2
$\begingroup$

I have been told that $\lim_{m\to \infty}\left(\cos (x/2) + \cos (x/2^2) + \cdots + \cos (x/2^m)\right)=\frac{x}{\sin (x)}$

I tried working with the power series of $\sin(x)$ and $\cos(x)$ but it becomes messy pretty soon. I was hoping that there might be some trick to arrive at such a conclusion. I would be grateful for any suggestions.

  • 4
    Sorry to break the spell but the limit of the sum in the LHS is +infinity, for every x.2012-11-25

3 Answers 3

3

This answers what I think is probably the question the OP has in mind, which is not at present the question they asked.
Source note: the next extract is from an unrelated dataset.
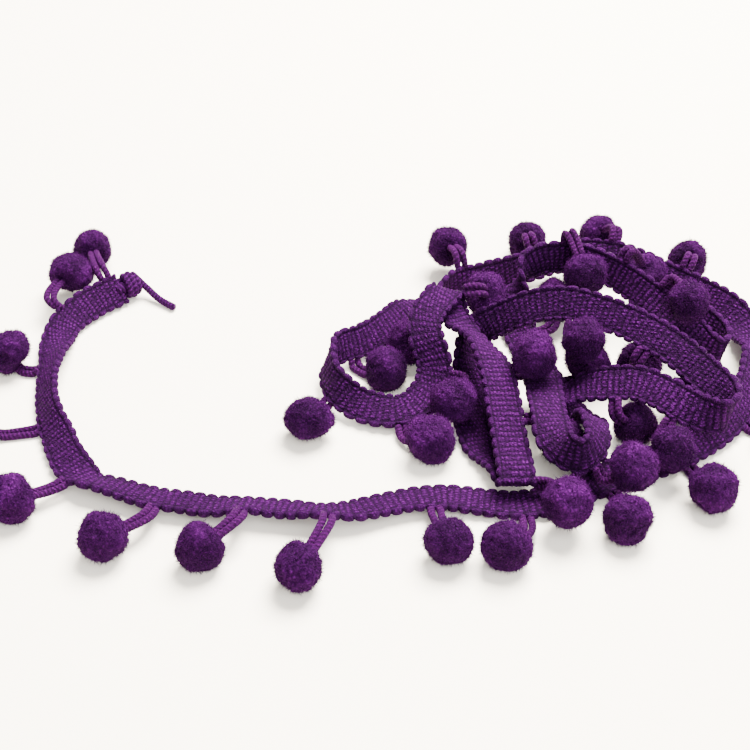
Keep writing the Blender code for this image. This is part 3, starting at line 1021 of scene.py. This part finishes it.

Consider, for every $x$ and every $n\geqslant0$, $ f_n(x)=\prod_{k=1}^n\cos(x/2^k). $ Then, using repeatedly the identity $\sin(2t)=2\sin(t)\cos(t)$, a recursion on $n\geqslant0$ yields $ 2^n\sin(x/2^n)f_n(x)=\sin(x). $ When $n\to\infty$, for every $x\ne0$, $2^n\sin(x/2^n)\to x$. Furthermore, $f_n(0)=1$ for every $n$ hence, for every $x$, $ \lim_{n\to\infty}f_n(x)=\frac{\sin x}x. $

  • 0
    thank you :) i guess you must be right2012-11-25
0

You can use $\cos(x)=\frac{e^{ix}+e^{-ix}}{2}$, then you should be able to see that the sum on the left side has a remarkable similarity to the fact that $(1+x)(1+x^2)(1+x^4)(1+x^8)...=1+x+x^2+x^3+x^4+...=\frac{1}{1-x}$

  • 0
    Sorry but I am unable *to see that the sum on the left side has a remarkable similarity to the fact* you mention2012-11-25
0

Try to substitute $\cos(x/2^n)=\sin(x/2^{n-1})/(2\sin(x/2^n))$, then you obtain a telescopic product.